Bu sezon iki karakter şu ana kadar deli gibi ilgimi çekiyor. Birisi 2. sezon finalindeki enfes dönüm noktasının sebebi Desmond, diğeri de yakında yine kendisini tüketmeye başlayacak olan Juliet. (İkisinde de enfes performans sergileyen oyuncuların katkısı olduğunu eklemek lazım tabii)
Şu iki bölüm de Juliet ve Desmond ön plandaydı ve onların öykülerini izlemek çok eğlenceliydi. Özellikle 14 Şubat'a özel olduğu çok belli olan (ama başka açılardan da çok özel) son bölüm "Flashes Before Eyes"ı çok beğendim. Yani süper bir bölüm değil belki ama en azından farklı bir tat vermeyi başarıyordu.
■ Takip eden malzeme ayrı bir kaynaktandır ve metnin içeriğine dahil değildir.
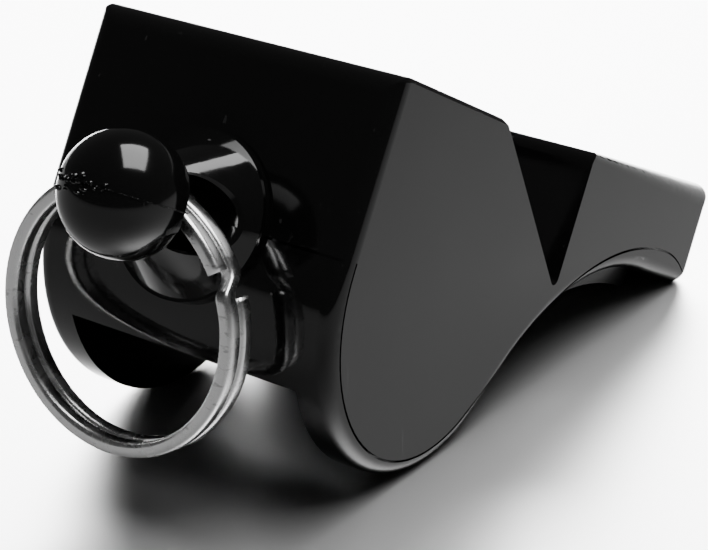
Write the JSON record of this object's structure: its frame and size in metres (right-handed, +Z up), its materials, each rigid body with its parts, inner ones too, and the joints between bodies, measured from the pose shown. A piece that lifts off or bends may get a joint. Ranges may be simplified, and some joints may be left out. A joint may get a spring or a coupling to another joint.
{
  "type": "training whistle",
  "caption": "Pealess training whistle: two welded plastic shells with side windows, a flat mouthpiece and a ball lug that carries a steel split ring.",
  "frame": {"origin": "centre of the whistle's box, on the surface it lies on", "axes": "+X towards the mouthpiece, which rests nose-down, +Y to the whistle's left side, +Z up from the surface"},
  "size_m": [0.0554, 0.021, 0.0252],
  "materials": {
    "shell_black": "gloss black injection-moulded ABS",
    "ring_steel": "nickel-plated spring steel, lightly scratched"
  },
  "bodies": {
    "whistle": {"upper_shell": "shell_black", "lower_shell": "shell_black"},
    "ring": {"split_ring": "ring_steel"}
  },
  "joints": [
    {"name": "ring_swing", "type": "hinge", "parent": "whistle", "child": "ring", "pos_m": [-0.02128, 0, 0.01799], "axis": [0, 1, 0], "range_deg": [-5, 211]}
  ]
}
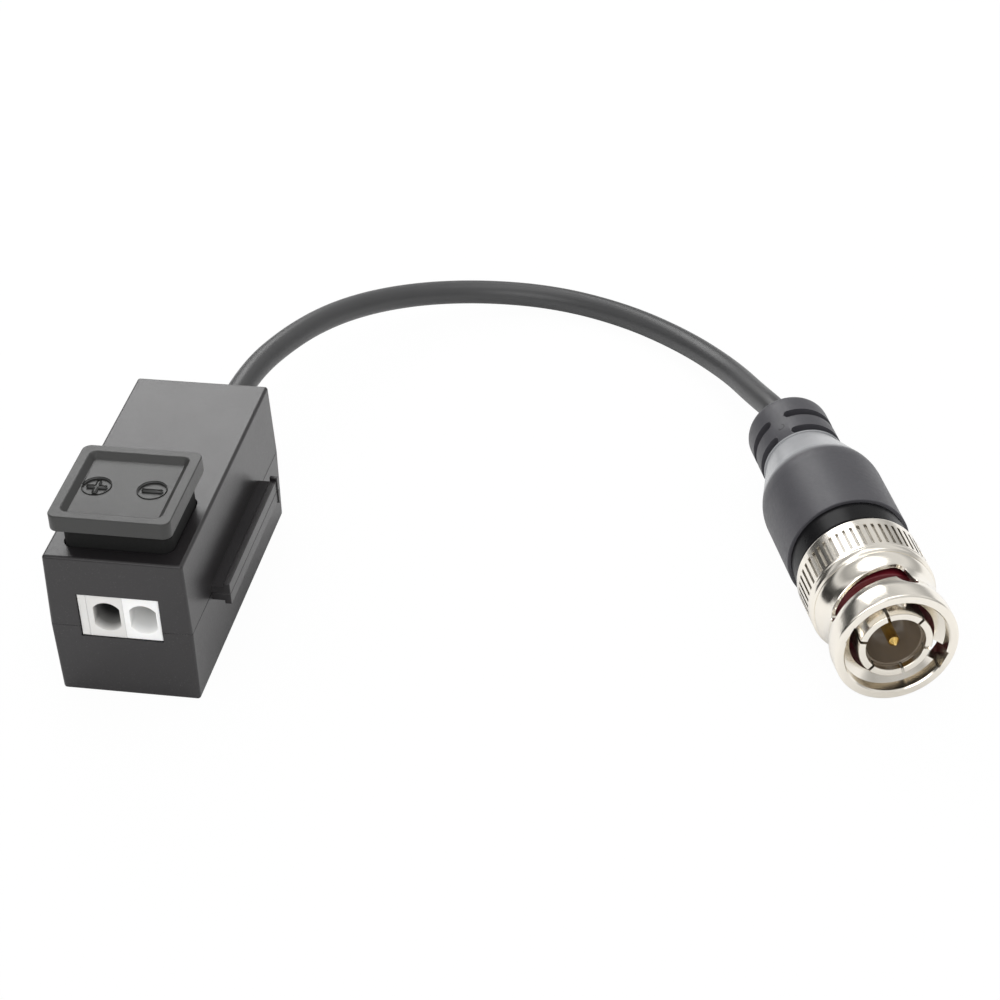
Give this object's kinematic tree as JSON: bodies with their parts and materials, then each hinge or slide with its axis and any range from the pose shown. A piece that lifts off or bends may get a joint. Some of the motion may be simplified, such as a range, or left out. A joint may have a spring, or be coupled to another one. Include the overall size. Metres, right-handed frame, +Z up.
{
  "type": "cctv video balun",
  "caption": "Passive video balun: push-release wire terminals in a slim stackable housing, with a short coaxial pigtail ending in a bayonet plug.",
  "frame": {"origin": "middle of the housing's underside, on the surface that it stands on", "axes": "+X to the right when facing the wire terminals, towards the rail; +Y from the terminals towards the cord; +Z up"},
  "size_m": [0.1049, 0.0907, 0.0245],
  "materials": {
    "case_plastic": "satin charcoal ABS, finely sparked",
    "button_plastic": "matte charcoal ABS",
    "grey_terminal_plastic": "light grey nylon",
    "white_terminal_plastic": "white nylon",
    "spring_steel": "stainless spring strip",
    "tinned_copper": "matt tin plating on copper",
    "board_laminate": "green solder mask on glass laminate",
    "ferrite": "sintered ferrite",
    "enamelled_wire": "enamelled copper wire",
    "black_component": "moulded epoxy",
    "capacitor_coating": "blue epoxy coating",
    "resistor_ceramic": "ceramic chip with tinned ends",
    "natural_nylon": "natural nylon",
    "grommet_vinyl": "dark grey soft vinyl",
    "cord_jacket": "satin dark grey vinyl",
    "boot_vinyl": "satin dark grey moulded vinyl, glossy on its cone",
    "nickel_plating": "bright warm nickel plating",
    "contact_nickel": "bright nickel plating",
    "taupe_insulator": "taupe acetal",
    "gold_plating": "polished gold plating",
    "red_gasket": "dark red silicone rubber"
  },
  "bodies": {
    "housing": {"housing_bottom": "case_plastic", "housing_top": "case_plastic", "terminal_end_plate": "grey_terminal_plastic", "terminal_positive": "grey_terminal_plastic", "terminal_negative": "white_terminal_plastic", "clamp_spring_positive": "spring_steel", "clamp_spring_negative": "spring_steel", "contact_bar_positive": "tinned_copper", "contact_bar_negative": "tinned_copper", "circuit_board": "board_laminate", "balun_core": "ferrite", "balun_winding": "enamelled_wire", "surge_suppressor": "black_component", "filter_capacitor": "capacitor_coating", "balance_resistor": "resistor_ceramic", "cord_clamp": "natural_nylon", "cord_grommet": "grommet_vinyl", "cord_end_in_housing": "cord_jacket", "coax_cord": "cord_jacket", "cord_end_in_plug": "cord_jacket", "plug_boot": "boot_vinyl", "crimp_ferrule": "nickel_plating", "plug_body": "nickel_plating", "plug_insulator": "taupe_insulator", "centre_pin": "gold_plating", "outer_contact": "contact_nickel", "plug_gasket": "red_gasket", "wave_washer": "spring_steel"},
    "button": {"press_button": "button_plastic"},
    "washer": {"thrust_washer": "nickel_plating"},
    "nut": {"coupling_nut": "nickel_plating", "snap_ring": "spring_steel"}
  },
  "joints": [
    {"name": "button_press", "type": "slide", "parent": "housing", "child": "button", "axis": [0, 0, -1], "range_m": [0, 0.0022], "stiffness_N_per_m": 60, "springref_m": -0.001, "deforming": ["clamp_spring_positive", "clamp_spring_negative"]},
    {"name": "nut_float", "type": "slide", "parent": "housing", "child": "washer", "axis": [0.3827, -0.9239, 0], "range_m": [0, 0.0004], "stiffness_N_per_m": 500, "springref_m": -0.0005, "deforming": ["wave_washer"]},
    {"name": "nut_turn", "type": "hinge", "parent": "washer", "child": "nut", "pos_m": [0.0874, -0.0077, 0.00745], "axis": [0.3827, -0.9239, 0], "continuous": true}
  ]
}
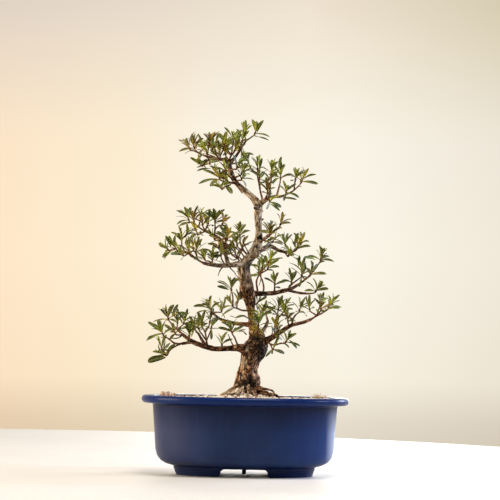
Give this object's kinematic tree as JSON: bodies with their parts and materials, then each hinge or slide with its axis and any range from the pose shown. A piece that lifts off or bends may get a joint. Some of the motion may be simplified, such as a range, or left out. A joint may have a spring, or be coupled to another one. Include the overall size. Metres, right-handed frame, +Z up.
{
  "type": "satsuki azalea bonsai in an oval pot",
  "caption": "Satsuki azalea bonsai: a winding trunk with bare limbs and sparse rosettes of narrow leaves, rooted in a pale pumice mound in a blue oval pot.",
  "frame": {"origin": "centre of the pot's foot, on the plane that it stands on", "axes": "+Z up along the trunk, +X to the right along the pot's length, front faces -Y"},
  "size_m": [0.248, 0.192, 0.425],
  "materials": {
    "pot_plastic": "semi-gloss moulded, lightly scuffed",
    "pumice_soil": "loose porous grit",
    "azalea_bark": "fibrous thin bark",
    "azalea_leaf": "leathery, satin above and matt below",
    "screen_mesh": "matt",
    "clip_wire": "dull drawn wire"
  },
  "bodies": {
    "root": {"drain_screen_left": "screen_mesh", "drain_screen_right": "screen_mesh", "pot": "pot_plastic", "screen_clip_left": "clip_wire", "screen_clip_right": "clip_wire", "soil": "pumice_soil", "spray_apex_knot_back": "azalea_leaf", "spray_apex_knot_left": "azalea_leaf", "spray_apex_left": "azalea_leaf", "spray_apex_right_low": "azalea_leaf", "spray_apex_right_tip": "azalea_leaf", "spray_leader_back": "azalea_leaf", "spray_leader_left": "azalea_leaf", "spray_leader_right": "azalea_leaf", "spray_left_limb_front": "azalea_leaf", "spray_left_olive": "azalea_leaf", "spray_left_tip": "azalea_leaf", "spray_low_back": "azalea_leaf", "spray_low_left_back": "azalea_leaf", "spray_low_left_centre": "azalea_leaf", "spray_low_left_inner": "azalea_leaf", "spray_low_left_leaf": "azalea_leaf", "spray_low_left_out": "azalea_leaf", "spray_low_left_tip": "azalea_leaf", "spray_low_right_inner": "azalea_leaf", "spray_low_right_low": "azalea_leaf", "spray_low_right_tall": "azalea_leaf", "spray_low_right_thin": "azalea_leaf", "spray_low_right_tip": "azalea_leaf", "spray_mid_right_back": "azalea_leaf", "spray_mid_right_front": "azalea_leaf", "spray_mid_right_inner": "azalea_leaf", "spray_mid_right_low": "azalea_leaf", "spray_mid_right_small": "azalea_leaf", "spray_mid_right_tip": "azalea_leaf", "spray_middle_back": "azalea_leaf", "spray_right_centre": "azalea_leaf", "spray_right_tip": "azalea_leaf", "spray_top_centre": "azalea_leaf", "spray_top_right_front": "azalea_leaf", "spray_top_right_inner": "azalea_leaf", "spray_top_right_mid": "azalea_leaf", "spray_top_right_tip": "azalea_leaf", "spray_trunk_back_right": "azalea_leaf", "spray_trunk_fine_left": "azalea_leaf", "spray_trunk_front": "azalea_leaf", "spray_trunk_left": "azalea_leaf", "spray_trunk_left_low": "azalea_leaf", "spray_upper_back": "azalea_leaf", "spray_upper_left_front": "azalea_leaf", "spray_upper_left_inner": "azalea_leaf", "spray_upper_left_tip": "azalea_leaf", "trunk_and_limbs": "azalea_bark"}
  },
  "joints": []
}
Tabii en büyük güzelliklerinden biri de ana kadromuzun da yavaş yavaş eriyeceğine dair olan işaretlerdi. "The Others" kendilerini tüketmeye başladı bence. İlk ada ahalisiyle beraber bu sezon baya bir ölüm bekliyorum ben. Ve sanırım artık dizinin sonlarına doğru (ki düşen reytingler bunun çok uzak olmadığını gösteriyor) Desmond iyice ön plana çıkacak.